How does this manifest itself? The Jets beat the Pats primarily because Mornhinweg stayed committed to the run, even in OT. That meant the Jets controlled time of possession. Conventional wisdom is that the way to beat Tom Brady is to fluster him with exotic defensive schemes, but the real way to beat Tom Brady is to keep him on the sideline as much as you can. Chris Ivory, not Geno Smith is the true hero of the offense this time around. Commitment to the run burned clock and allowed the defense to catch their breath.
Meanwhile, Rex Ryan went back to what he does best: Challenging his unit to rise to the occasion. Yes, Ryan’s defense has many moving parts, but when it really shines is when Rex exhorts his men to prove the naysayers wrong and play like men possessed. He did that before in the Monday Night Football game against the Atlanta Falcons, and it appears he must have given some version of the same speech at halftime against the Patriots because the Jets defense came out and played with urgency and effort that stymied the Patriot offense and never let them get into any kind of rhythm.
Then, for the second time this season, the Jets got lucky with a late penalty. In Week 1 against Tampa Bay, Levonte David got called for pushing Smith out of bounds which gave the Jets just enough extra yardage to kick the game winning field goal. So, too, this week. Again, margin of victory was a field goal, this time from a new rule that disallows pushing into the opponent’s line. There is plenty of intrigue about the call. You can read more here and here. Bottom line was that it gave the Jets just enough extra yardage so Nick Folk could hit the game winning 3.
When that penalty was called, it immediately brought to mind the “Bush Push” play from the 2005 USC-Notre Dame tilt back in the Matt Leinart/Pete Carroll days. That call too was controversial. The Trojans ended up winning because of Reggie Bush’s push to get Leinart over the goal line.
Which got me to thinking about injured Jets QB Mark Sanchez.
Team Sanchez has got to be frustrated right now. If the unbelievably stupid move of putting him in late in the Jets preseason game against the Giants wasn’t obvious enough then, because it led to his throwing shoulder being injured, it’s infinitely worse for the Jets now. Think about it. Let’s assume that Sanchez hadn’t been injured and the Jets declared Smith the “winner” of the QB competition (not a stretch because it is crystal clear he is GM John Idzik’s man), Sanchez would be standing on the sideline holding a clipboard, and most importantly: not injured.
Were that the case, nothing you can say can convince me that the front offices in Chicago or St. Louis wouldn’t be burning up Idzik’s phone line right now. The Bears are serious contenders, but no Jay Cutler is a huge blow — Sanchez would be an upgrade over Josh McCown. In St. Louis, Sam Bradford is out for the year. Sanchez could have slid right in and started. Brian Schottenheimer used to be his Offensive Coordinator; Sanchez knows Schotty’s offensive style and he’s already proven that he is a better option than Kellen Clemens. Depending on the other teams’ cap situation, they could have taken some or all of Sanchez’s salary off the Jets books and probably thrown in a draft pick.

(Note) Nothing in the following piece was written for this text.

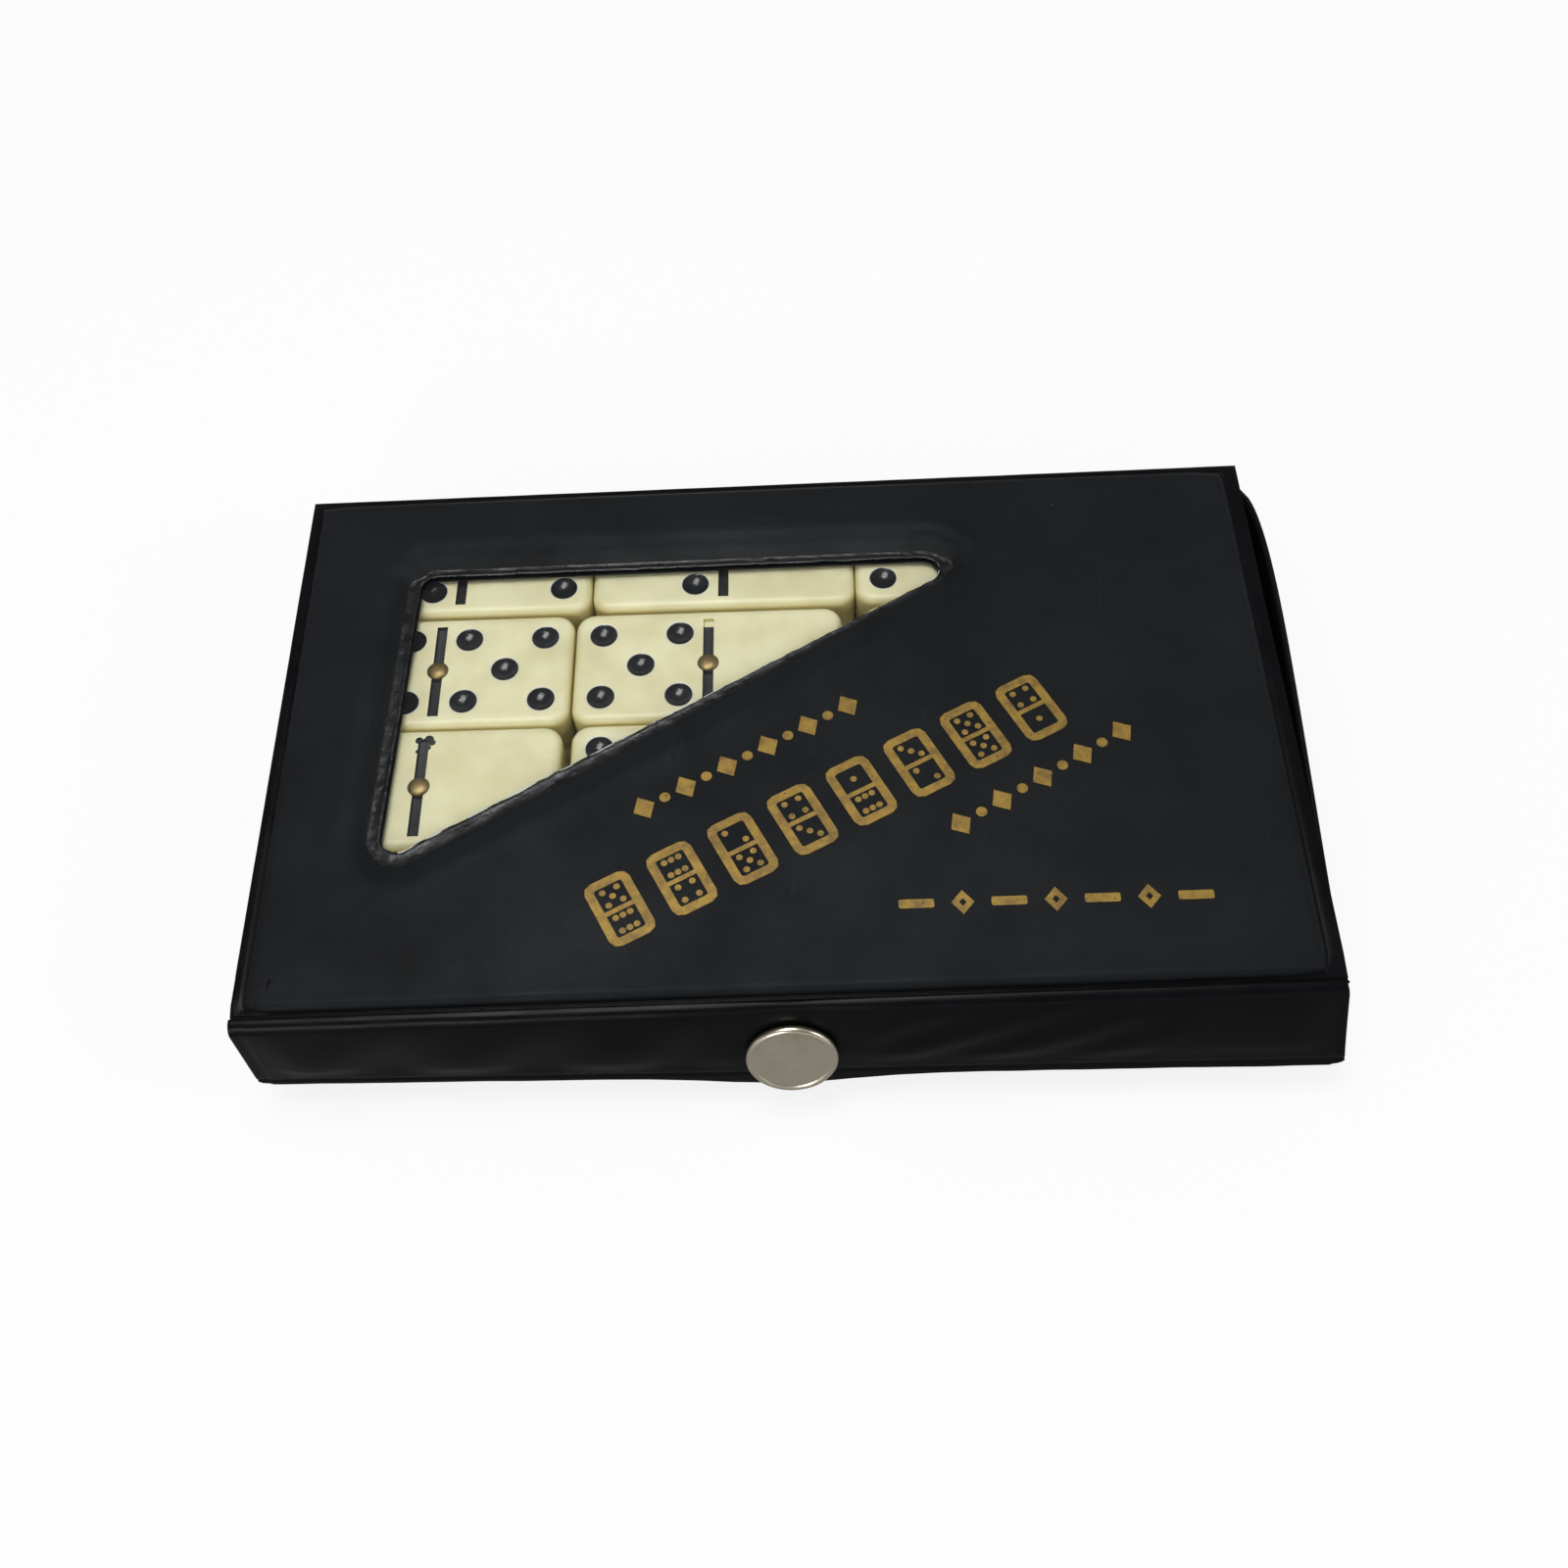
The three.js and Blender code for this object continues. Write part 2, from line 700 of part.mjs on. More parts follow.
/** The stud on the front of the side wall, and the eyelet behind that holds it. */
function stud() {
  const frame = snapFrame();
  const outside = snapDepths.wall + GAP;
  const inside = snapDepths.wall - WALL.thickness - GAP;
  const tip = snapDepths.flap - GAP - 1.1;
  const body = turned(
    [
      [SNAP.barrel + 0.3, outside],
      [5, outside],
      [5, outside + 0.5],
      [2.4, outside + 0.7],
      [2.4, tip - 1.6],
      [SNAP.studRadius, tip - 1],
      [SNAP.studRadius - 0.5, tip - 0.2],
      [0, tip],
      [0, tip - 1],
      [SNAP.barrel + 0.3, tip - 1],
      [SNAP.barrel + 0.3, outside],
    ],
    SNAP.sides,
  );
  frame.add(part("snap_stud", body, nickel));
  const eyelet = turned(
    [
      [0, inside - 0.6],
      [4.2, inside - 0.6],
      [4.5, inside],
      [SNAP.barrel, inside],
      [SNAP.barrel, tip - 1.3],
      [0, tip - 1.3],
    ],
    SNAP.sides,
  );
  frame.add(part("stud_eyelet", eyelet, nickel));
  return frame;
}

// ---- The whole set -------------------------------------------------------------------------------

const group = new THREE.Group();
group.add(base(), dominoes(), stud(), lid(), flap());

export default group;
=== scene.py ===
"""A double-six domino set in its black vinyl case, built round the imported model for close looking.

Lengths are millimetres until mm() or at() turns them into metres. X runs along the case, -Y is the
front with the press stud, and +Z is up.
"""

import json
import logging
import math
from collections.abc import Callable, Iterator
from contextlib import contextmanager
from dataclasses import dataclass, field
from enum import Enum

import bpy
from mathutils import Matrix, Vector, noise

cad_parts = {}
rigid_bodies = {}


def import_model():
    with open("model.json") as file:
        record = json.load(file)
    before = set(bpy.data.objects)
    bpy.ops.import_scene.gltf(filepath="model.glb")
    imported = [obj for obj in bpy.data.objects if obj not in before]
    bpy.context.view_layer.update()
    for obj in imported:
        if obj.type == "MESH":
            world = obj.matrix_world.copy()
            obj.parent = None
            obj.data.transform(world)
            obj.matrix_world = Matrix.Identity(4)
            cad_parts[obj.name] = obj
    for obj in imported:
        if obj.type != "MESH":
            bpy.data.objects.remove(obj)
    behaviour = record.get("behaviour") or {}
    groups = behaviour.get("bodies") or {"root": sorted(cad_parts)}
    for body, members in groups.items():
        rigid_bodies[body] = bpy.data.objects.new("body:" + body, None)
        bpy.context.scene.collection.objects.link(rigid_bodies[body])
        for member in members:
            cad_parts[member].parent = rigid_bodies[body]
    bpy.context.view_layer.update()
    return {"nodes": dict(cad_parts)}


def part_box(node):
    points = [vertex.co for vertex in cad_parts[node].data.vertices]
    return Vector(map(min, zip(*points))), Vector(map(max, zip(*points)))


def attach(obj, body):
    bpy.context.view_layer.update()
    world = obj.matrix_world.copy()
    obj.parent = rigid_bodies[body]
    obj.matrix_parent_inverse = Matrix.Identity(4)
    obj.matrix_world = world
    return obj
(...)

Looking at this strictly from a business point of view, no matter what you think of Sanchez, he is an asset. The blame for the Jets mismanagement of Sanchez is completely on their front office. Both this year and last year’s regimes are equally culpable but for different reasons.
So now the Jets lost an opportunity to trade him for financial relief, and possibly a draft pick or two, which is the biggest premium of all for a rebuilding team. If they think that they will get either of those two forms of compensation in the off season, they are deluded. No one is going to offer any money or picks for Sanchez. Not because he doesn’t have value, but because in this poker game of NFL GMs, Idzik has already shown his hand. He has no interest in keeping Sanchez around as a mentor to Smith, as evidenced by the fact that they have agreed to re-sign David Garrard as a back up (that is flat out laughable). If Smith needs another babysitter that badly (and he has acknowledged that Sanchez has been very supportive and QB Coach David Lee is very good), I’m not sure what that says except that Idzik has zero interest in anything Sanchez can bring to the table, even in terms of day to day NFL experience and familiarity with opponents, especially in the division.
How that translates is Idzik will be making a bunch of phone calls in the offseason trying to move Sanchez and get whatever he can in return. Other GMs will likely listen politely, decline to make a deal and then hang up the phone, laugh and immediately call Sanchez’s agent to call dibs. The second the Jets release Sanchez, David Dunn’s phone is going to light up like a Christmas tree.
I’ve said it since the end of last season: Sanchez needs to get out of New York. Assuming his complete return to health — and there is no reason to believe he won’t have a full recovery — he will be drawing an NFL paycheck next year. It just won’t be in New York.